:: TASK INPUT ::
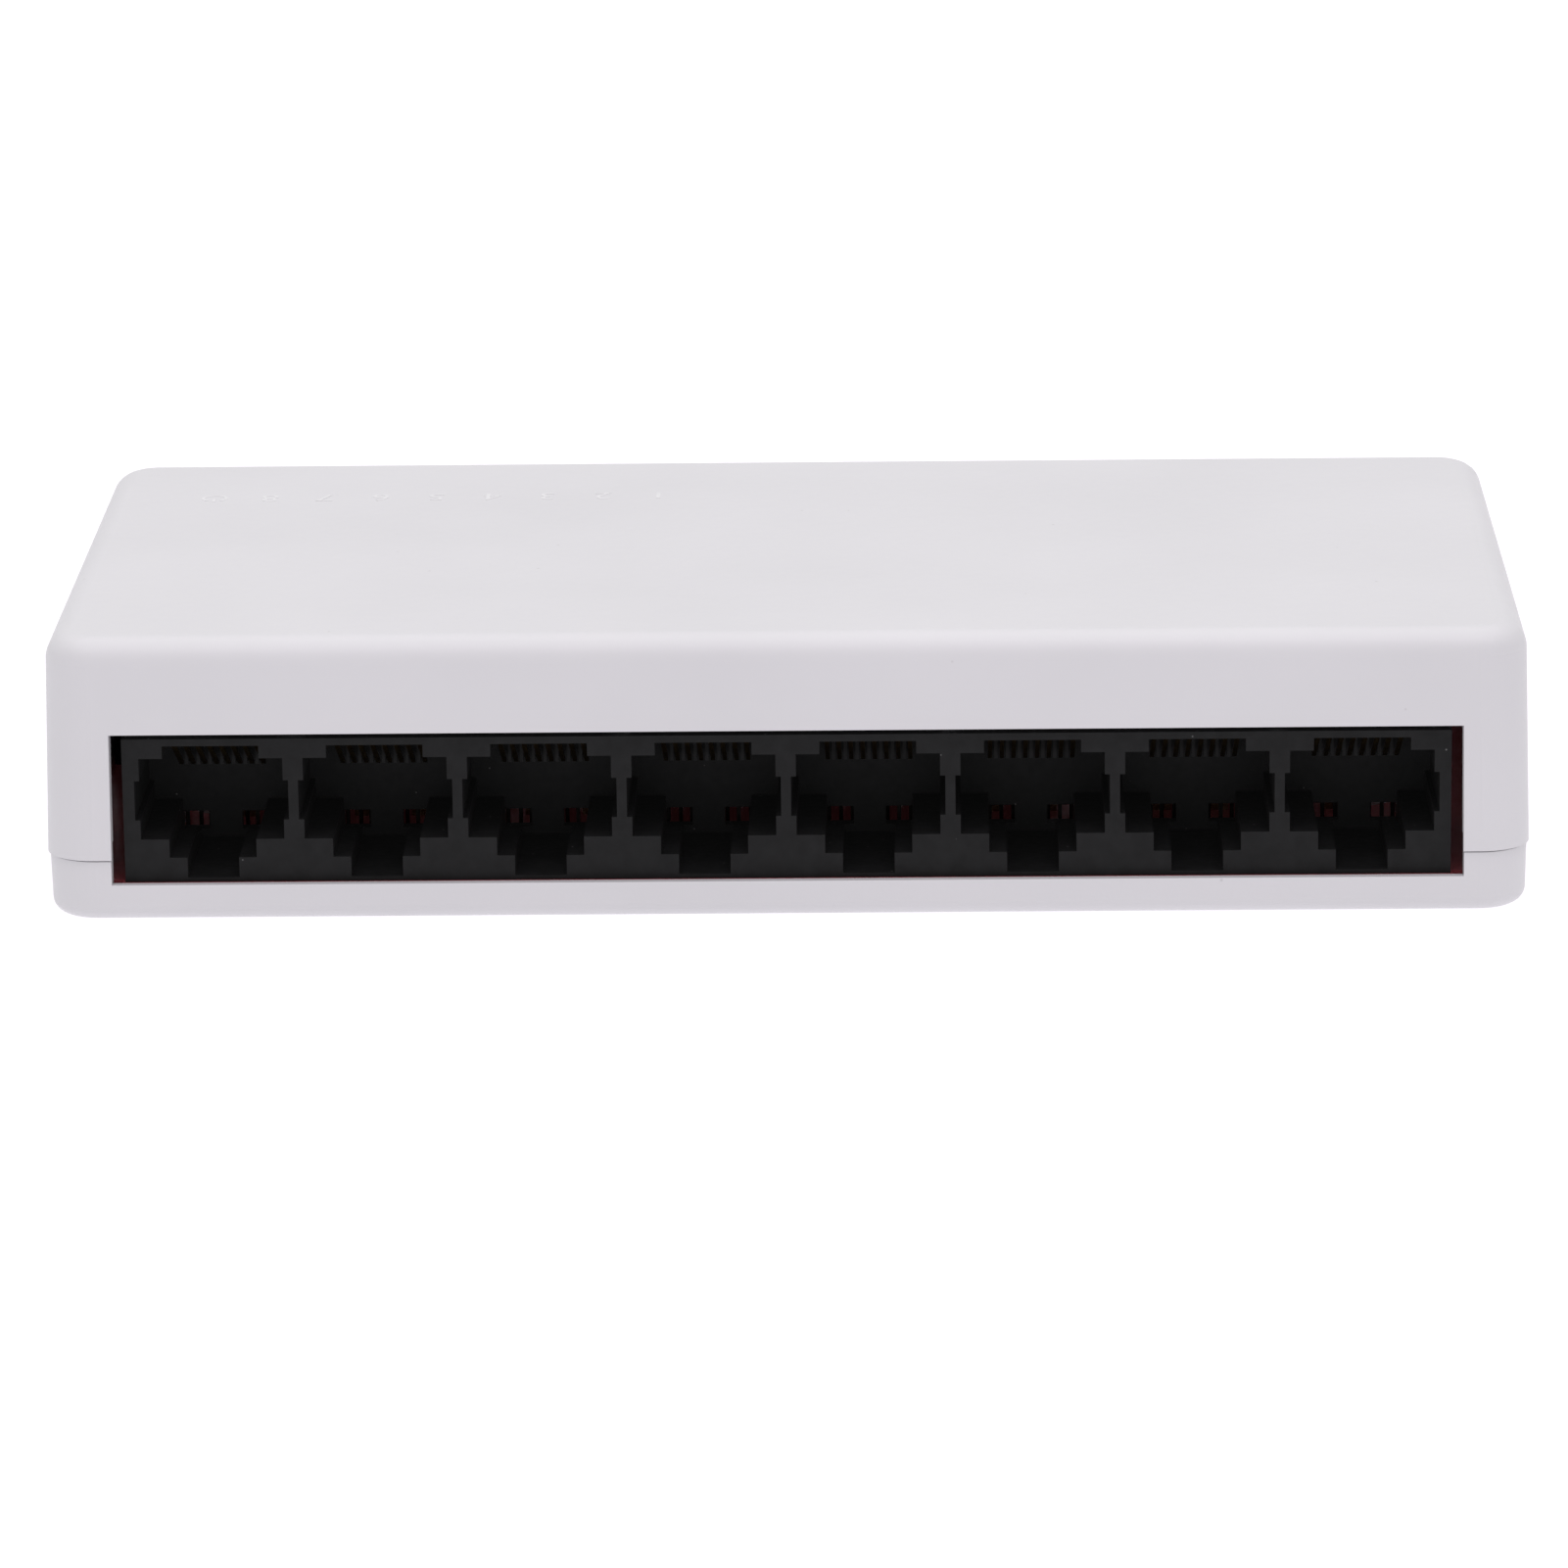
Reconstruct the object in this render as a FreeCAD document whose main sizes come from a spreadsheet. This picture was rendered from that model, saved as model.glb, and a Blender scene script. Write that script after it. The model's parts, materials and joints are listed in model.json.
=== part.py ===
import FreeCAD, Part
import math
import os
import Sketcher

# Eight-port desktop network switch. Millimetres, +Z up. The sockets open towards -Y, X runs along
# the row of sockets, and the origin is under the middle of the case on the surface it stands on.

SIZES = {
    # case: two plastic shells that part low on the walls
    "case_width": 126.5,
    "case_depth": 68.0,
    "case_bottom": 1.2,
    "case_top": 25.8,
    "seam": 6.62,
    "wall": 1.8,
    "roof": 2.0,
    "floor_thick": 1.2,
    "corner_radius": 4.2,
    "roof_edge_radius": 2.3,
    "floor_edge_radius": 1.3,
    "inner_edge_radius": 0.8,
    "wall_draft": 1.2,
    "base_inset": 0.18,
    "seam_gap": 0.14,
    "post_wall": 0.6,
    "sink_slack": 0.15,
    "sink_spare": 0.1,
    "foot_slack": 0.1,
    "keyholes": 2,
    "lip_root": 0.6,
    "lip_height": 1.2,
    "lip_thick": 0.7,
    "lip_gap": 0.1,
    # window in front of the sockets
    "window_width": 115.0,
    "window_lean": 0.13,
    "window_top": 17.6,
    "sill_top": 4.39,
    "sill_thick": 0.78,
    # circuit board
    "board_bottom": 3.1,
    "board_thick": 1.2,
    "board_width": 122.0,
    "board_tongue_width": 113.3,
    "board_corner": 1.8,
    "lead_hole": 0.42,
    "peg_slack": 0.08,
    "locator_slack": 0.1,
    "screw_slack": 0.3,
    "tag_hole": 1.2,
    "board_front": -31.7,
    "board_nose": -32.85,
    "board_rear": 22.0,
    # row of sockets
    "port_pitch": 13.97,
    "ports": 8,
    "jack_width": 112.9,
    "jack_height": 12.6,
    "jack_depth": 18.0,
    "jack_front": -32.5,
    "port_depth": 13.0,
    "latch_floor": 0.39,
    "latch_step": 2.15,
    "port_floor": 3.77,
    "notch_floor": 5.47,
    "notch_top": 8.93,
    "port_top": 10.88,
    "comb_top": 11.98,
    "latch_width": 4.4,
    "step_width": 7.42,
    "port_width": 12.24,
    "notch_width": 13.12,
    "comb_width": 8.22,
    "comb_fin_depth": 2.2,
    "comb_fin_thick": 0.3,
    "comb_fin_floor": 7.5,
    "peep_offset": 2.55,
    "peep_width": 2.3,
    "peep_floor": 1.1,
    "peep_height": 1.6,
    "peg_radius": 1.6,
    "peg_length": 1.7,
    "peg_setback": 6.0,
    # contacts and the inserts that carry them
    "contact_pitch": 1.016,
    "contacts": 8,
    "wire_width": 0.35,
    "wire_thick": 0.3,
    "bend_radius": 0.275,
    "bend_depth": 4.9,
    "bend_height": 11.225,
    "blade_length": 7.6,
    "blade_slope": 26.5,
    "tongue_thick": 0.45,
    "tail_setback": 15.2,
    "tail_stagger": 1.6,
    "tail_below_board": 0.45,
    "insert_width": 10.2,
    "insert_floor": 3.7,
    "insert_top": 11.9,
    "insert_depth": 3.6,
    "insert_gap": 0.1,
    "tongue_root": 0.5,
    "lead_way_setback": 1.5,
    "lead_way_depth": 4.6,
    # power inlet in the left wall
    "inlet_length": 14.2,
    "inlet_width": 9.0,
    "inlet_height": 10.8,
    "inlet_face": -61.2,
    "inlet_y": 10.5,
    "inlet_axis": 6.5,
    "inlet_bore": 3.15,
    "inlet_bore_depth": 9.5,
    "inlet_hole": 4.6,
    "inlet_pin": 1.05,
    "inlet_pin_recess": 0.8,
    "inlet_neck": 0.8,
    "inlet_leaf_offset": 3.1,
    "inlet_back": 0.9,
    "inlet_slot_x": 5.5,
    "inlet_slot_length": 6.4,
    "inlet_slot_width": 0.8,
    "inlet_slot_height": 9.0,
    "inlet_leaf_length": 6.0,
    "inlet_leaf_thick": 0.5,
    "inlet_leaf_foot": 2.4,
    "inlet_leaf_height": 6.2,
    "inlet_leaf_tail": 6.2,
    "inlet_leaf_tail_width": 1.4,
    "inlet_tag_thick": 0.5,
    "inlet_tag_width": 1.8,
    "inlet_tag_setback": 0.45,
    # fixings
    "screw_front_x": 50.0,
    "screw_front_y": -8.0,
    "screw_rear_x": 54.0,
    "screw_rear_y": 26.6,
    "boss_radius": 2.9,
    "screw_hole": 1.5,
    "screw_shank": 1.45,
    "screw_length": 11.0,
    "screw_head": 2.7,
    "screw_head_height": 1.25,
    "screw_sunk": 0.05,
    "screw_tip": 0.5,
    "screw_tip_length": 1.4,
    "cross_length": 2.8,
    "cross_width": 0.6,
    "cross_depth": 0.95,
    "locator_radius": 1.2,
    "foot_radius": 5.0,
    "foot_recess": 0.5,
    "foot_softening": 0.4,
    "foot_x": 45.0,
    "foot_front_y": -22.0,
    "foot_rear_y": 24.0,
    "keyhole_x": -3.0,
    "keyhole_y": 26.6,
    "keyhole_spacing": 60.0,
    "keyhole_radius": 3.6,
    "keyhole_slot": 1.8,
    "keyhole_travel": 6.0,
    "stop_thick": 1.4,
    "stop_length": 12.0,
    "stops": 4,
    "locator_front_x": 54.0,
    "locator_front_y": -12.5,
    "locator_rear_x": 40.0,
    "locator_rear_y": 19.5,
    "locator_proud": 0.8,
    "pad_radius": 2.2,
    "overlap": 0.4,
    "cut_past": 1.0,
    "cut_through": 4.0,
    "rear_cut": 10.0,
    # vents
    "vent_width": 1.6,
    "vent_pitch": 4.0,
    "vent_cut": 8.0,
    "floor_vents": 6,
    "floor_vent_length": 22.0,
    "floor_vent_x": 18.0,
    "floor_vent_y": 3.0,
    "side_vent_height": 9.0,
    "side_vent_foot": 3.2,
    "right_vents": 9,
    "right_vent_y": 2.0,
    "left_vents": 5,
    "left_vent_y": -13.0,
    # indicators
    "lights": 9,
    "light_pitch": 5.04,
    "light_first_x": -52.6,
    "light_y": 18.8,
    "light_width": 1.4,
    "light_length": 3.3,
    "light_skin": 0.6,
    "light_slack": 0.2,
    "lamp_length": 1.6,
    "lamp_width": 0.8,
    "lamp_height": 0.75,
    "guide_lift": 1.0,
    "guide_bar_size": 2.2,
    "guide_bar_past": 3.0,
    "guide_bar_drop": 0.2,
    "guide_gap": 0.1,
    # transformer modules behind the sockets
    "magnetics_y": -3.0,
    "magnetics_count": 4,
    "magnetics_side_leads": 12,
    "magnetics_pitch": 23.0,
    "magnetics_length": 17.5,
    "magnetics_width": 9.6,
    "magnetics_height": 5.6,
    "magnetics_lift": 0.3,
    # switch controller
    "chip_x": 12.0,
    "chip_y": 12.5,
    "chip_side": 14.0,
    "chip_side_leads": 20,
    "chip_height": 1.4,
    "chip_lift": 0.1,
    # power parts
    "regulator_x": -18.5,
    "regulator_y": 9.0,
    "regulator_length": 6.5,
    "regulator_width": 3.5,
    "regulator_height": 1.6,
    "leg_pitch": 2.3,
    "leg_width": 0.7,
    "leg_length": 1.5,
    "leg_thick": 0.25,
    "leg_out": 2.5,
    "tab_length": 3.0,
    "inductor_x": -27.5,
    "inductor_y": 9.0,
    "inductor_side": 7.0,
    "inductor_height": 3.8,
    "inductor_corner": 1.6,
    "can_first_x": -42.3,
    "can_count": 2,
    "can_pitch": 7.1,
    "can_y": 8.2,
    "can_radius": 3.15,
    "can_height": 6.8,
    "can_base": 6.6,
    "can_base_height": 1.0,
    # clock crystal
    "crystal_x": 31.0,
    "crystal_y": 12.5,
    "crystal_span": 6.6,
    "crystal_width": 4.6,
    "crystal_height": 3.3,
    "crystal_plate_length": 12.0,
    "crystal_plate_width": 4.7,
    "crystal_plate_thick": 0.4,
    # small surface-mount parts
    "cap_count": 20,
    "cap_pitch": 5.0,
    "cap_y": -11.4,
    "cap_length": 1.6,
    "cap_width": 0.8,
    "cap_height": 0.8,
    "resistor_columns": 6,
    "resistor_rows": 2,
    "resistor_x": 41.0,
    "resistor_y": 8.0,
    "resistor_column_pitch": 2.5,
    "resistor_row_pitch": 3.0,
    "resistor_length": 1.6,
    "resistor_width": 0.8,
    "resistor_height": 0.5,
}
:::
:: TASK INPUT ::
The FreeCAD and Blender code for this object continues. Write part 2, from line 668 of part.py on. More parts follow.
:::
▶ [WORK REQUIRED]: Make an exact transcription of the lines from the line with "Reconstruct the object" through the line with "# the row of", inclusive, omitting all others.

▶ [RESPONSE]:
Reconstruct the object in this render as a FreeCAD document whose main sizes come from a spreadsheet. This picture was rendered from that model, saved as model.glb, and a Blender scene script. Write that script after it. The model's parts, materials and joints are listed in model.json.
=== part.py ===
import FreeCAD, Part
import math
import os
import Sketcher

# Eight-port desktop network switch. Millimetres, +Z up. The sockets open towards -Y, X runs along
# the row of sockets, and the origin is under the middle of the case on the surface it stands on.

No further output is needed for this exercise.